The reason for the decline in food production is relatively simple: Colombia’s campesinos work small plots, are often isolated from infrastructure, and habitually do not have machinery or technical assistance. They simply can’t compete with cheap imports, particularly those from the US – from which roughly half of cereal imports originate. Colombia’s first agricultural census in 45 years, which returned its results in August of last year, found that 83% of farmers lacked access to machinery and that less than one in ten farmers had received technical training to improve their productivity. In the last 15 years the government has signed multiple free trade agreements but has done little to mitigate the impacts of this policy on those most vulnerable to free trade: the campesinos.
Perhaps chastened by the findings of the census, which also highlighted the woeful state of rural education, the government appears to be refocusing its attention on the countryside. Just two months after the findings were released, the Ministry of Agriculture announced the Colombia Siembra plan, which purports to invest half a billion dollars over the coming three years in irrigation projects and financing for agricultural equipment. The goal is to sow an additional one million hectares of land by 2018 and to reach 6.2% growth in the sector, compared to 3% in 2015. Even this figure is misleading: strip away coffee production, which fared well in 2015, and the sector grew by just 1.1%.
Yet an additional one million hectares of cultivated land would only be scratching the surface of the country’s true agricultural potential. According to a 2000 report by the World Food Organisation, Colombia belongs to a group of seven countries which together hold over half the world’s unused farmland. Colombia has 113 million hectares of rural land, of which 44.5 million are suitable for cultivation of crops. Only 7.1 million hectares are currently used, however, and many are dedicated to monoculture plantations and export crops – such as palm oil and cacao – that don’t always end up in Colombian bellies. Many small-scale farmers have given up trying to grow crops and sold or leased their plots to cattle grazers.
Much of the country’s unsown land lies in Los Llanos, the flat plains that stretch from the foot of the Andes eastwards into Venezuela. These lands are remote and often have acidic soils, requiring major investments in infrastructure, irrigation and soil preparation that only large-scale projects can finance. Since 1993, however, Colombian law has restricted the size of plots that individuals and companies can acquire. Major food companies have tried to skirt the rules, buying up hundreds of plots via different individuals as part of the same holding group, but they have found themselves in precarious legal positions.
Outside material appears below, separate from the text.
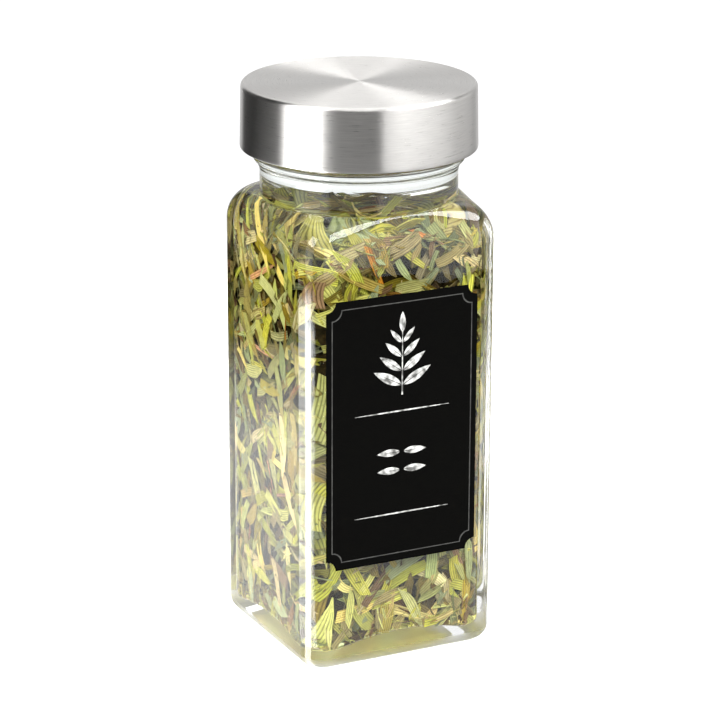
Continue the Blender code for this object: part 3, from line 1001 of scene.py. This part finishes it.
@dataclass
class FrontLabel:
    """The black paper label with a plain ornament of leaves and rules."""

    width: float
    height: float
    centre: Pair
    glass_front: float
    paper: float = 0.16 * MM
    glue: float = 0.02 * MM
    scoop: float = 2.2 * MM
    rule_inset: Pair = (1.2 * MM, 1.65 * MM)
    rule_width: float = 0.22 * MM
    ink: float = 0.015 * MM
    ink_root: float = 0.01 * MM
    twig: Pair = (7.5 * MM, 21.5 * MM)
    twig_pairs: int = 4

    @property
    def paper_front(self) -> float:
        """How far the paper's face lies in front of the axis."""
        return self.glass_front + self.glue + self.paper

    def outline(self, inset_x: float, inset_z: float) -> Ring:
        """A rectangle with a quarter circle scooped out of each corner.

        Args:
            inset_x: how far its sides lie inside the paper's.
            inset_z: how far its top and bottom lie inside the paper's.

        Returns:
            Points round the outline, in the XY plane.
        """
        points = []
        for quarter in range(4):
            x = (1, -1, -1, 1)[quarter] * (self.width / 2 - inset_x)
            z = (1, 1, -1, -1)[quarter] * (self.height / 2 - inset_z)
            for step in range(13):
                angle = math.radians(270 - 90 * step / 12 + 90 * quarter)
                across, up = self.scoop * math.cos(angle), self.scoop * math.sin(angle)
                points.append((x + across, z + up, 0.0))
        return points

    def raised(self, name: str, shape: BMesh, front: float, depth: float) -> Mesh:
        """Stands a flat drawing up against the label and gives it its thickness.

        Args:
            name: the mesh's name.
            shape: faces drawn in the XY plane round the label's centre.
            front: how far the finished face lies in front of the axis.
            depth: thickness behind that face.

        Returns:
            The mesh.
        """
        bmesh.ops.recalc_face_normals(shape, faces=shape.faces)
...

The Zidres law seeks to open up remote areas for large scale investment. The government will identify areas that are isolated from main towns, have low population density, high poverty and require major investment to become economically viable. Long term concessions for these areas, which can be between 10,000 and 80,000 hectares in size, will then be auctioned to private bidders. The concession holder is required to make progress on making the land productive in the first three years and has an obligation to promote the economic development of the surrounding region.
In theory the law should provide an outlet for major investments while reserving the most productive and best connected lands near towns for small scale farmers. However, international NGOs – including Oxfam – have strongly criticised the law for going against the spirit of Colombia’s 1993 constitution, in which the principle of smallholder farming is enshrined. Many of the remote areas appropriated for Zidres projects also have large indigenous or Afro-Colombian populations whose rights are protected by the constitution and must be included in prior consultation processes.
Colombia Siembra and Zidres demonstrate that after many years of neglect, the government is developing something resembling a coherent agricultural policy: one that seeks to grow domestic food production and allow outlets for large-scale, competitive agribusiness projects. However, their success is likely to rely on implementation and capacity. The failure of the country to develop new mining projects in remote regions – despite President Santos considering the sector a “locomotive of the economy” – demonstrates that policies decided in Bogotá often bear little reality to conditions in the country’s remote regions.